In September, 1816, Rodriguez imprudently raised the flag of insurrection in the south of Chile. His raw troops were speedily dispersed, but San Martin made good use of his mistake by writing him an angry despatch, telling him that he had ruined his plans by drawing the Royalist forces to the south and causing them to occupy the passes by which he had hoped to cross the Cordillera. This despatch he caused to fall into the hands of Marcó del Pont, whose attention was thus again diverted from the real point of danger.

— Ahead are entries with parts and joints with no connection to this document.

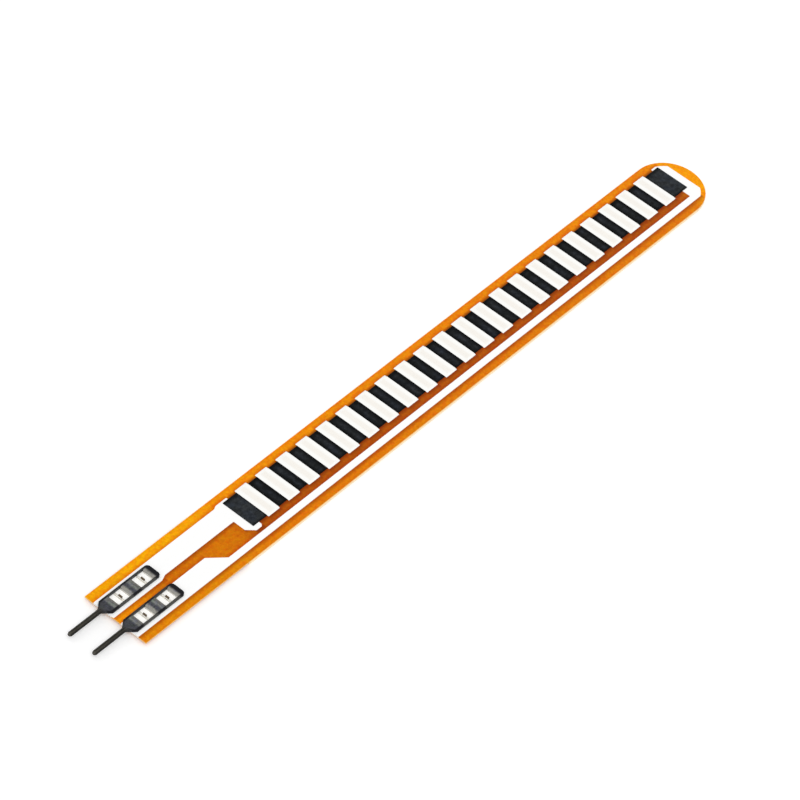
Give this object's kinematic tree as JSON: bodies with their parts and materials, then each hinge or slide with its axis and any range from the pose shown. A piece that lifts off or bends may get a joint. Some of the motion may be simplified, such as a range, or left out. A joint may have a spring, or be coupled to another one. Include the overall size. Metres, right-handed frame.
{
  "type": "flex sensor",
  "caption": "Thin printed resistive bend sensor: an amber film strip with a carbon track under silver pads, two printed leads and two crimped pins at one end.",
  "frame": {"origin": "middle of the carbon strip's length, on the back face of the film, on the strip's centre line", "axes": "+X along the strip from the pins to the round tip, +Y towards the near pin's side, +Z out of the printed face"},
  "size_m": [0.0758, 0.0064, 0.0008],
  "materials": {
    "amber_film": "glossy translucent amber film",
    "backing_film": "glossy amber film",
    "silver_ink": "matte pale silver ink",
    "carbon_ink": "matte black carbon ink",
    "terminal_metal": "dark tinned stamped metal"
  },
  "bodies": {
    "root": {"backing_film": "backing_film", "base_film": "amber_film", "near_lead": "silver_ink", "return_lead": "silver_ink", "carbon_strip": "carbon_ink", "terminal_pin_near": "terminal_metal", "terminal_pin_return": "terminal_metal", "silver_pad_01": "silver_ink", "silver_pad_02": "silver_ink", "silver_pad_03": "silver_ink", "silver_pad_04": "silver_ink", "silver_pad_05": "silver_ink", "silver_pad_06": "silver_ink", "silver_pad_07": "silver_ink", "silver_pad_08": "silver_ink", "silver_pad_09": "silver_ink", "silver_pad_10": "silver_ink", "silver_pad_11": "silver_ink", "silver_pad_12": "silver_ink", "silver_pad_13": "silver_ink", "silver_pad_14": "silver_ink", "silver_pad_15": "silver_ink", "silver_pad_16": "silver_ink", "silver_pad_17": "silver_ink", "silver_pad_18": "silver_ink", "silver_pad_19": "silver_ink", "silver_pad_20": "silver_ink", "silver_pad_21": "silver_ink", "silver_pad_22": "silver_ink"}
  },
  "joints": []
}
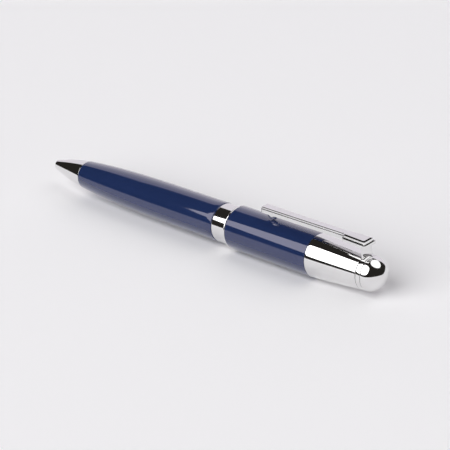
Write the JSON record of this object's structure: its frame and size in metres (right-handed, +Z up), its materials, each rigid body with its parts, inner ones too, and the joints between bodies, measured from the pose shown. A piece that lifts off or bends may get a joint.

At this time Brown, the gallant Irishman who had driven the Spanish naval forces from the River Plate, and had been rewarded by the gift of his flagship, the Hercules, again offered his ship and his services to the Argentine Government. He was well supplied with guns, small arms, and ammunition, and was granted letters of marque as a privateer. On the 15th October, 1815, he sailed from Buenos Ayres for the Pacific with Captain Buchardo, a Frenchman, as his second in command. His squadron consisted of four vessels—the Hercules of 20 guns, commanded by Michael Brown; the Trinidad of 16 guns, commanded by Walter Chitty; the Halcon, commanded by Buchardo, which three vessels were brigs; and the armed quetch Uribe, named after its commander, a Chilian, who had been a colleague of Carrera in the late revolution. The crews of the two first were almost entirely English. The Halcon had a mixed crew of Chilians and Argentines, and her marines were commanded by Ramon Freyre. The crew of the quetch were all Chilians, and she carried a black flag as a sign of no quarter. It was stipulated that any prizes they might make should be sold in Buenos Ayres, one-ninth the prize money to go to Government, two-ninths to the Commodore, and the rest was to be divided among the officers and crews.

San Martin took care to inform Marcó of this expedition by means of his secret agents, and at the same time spread through Chile a rumour that an army from 4,000 to 7,000 men was assembled in Mendoza for the passage of the Andes. Marcó, terrified at the idea of being attacked both by land and sea, issued the most injudicious orders to his subordinates, scattered his forces, and applied to the Viceroy for naval support.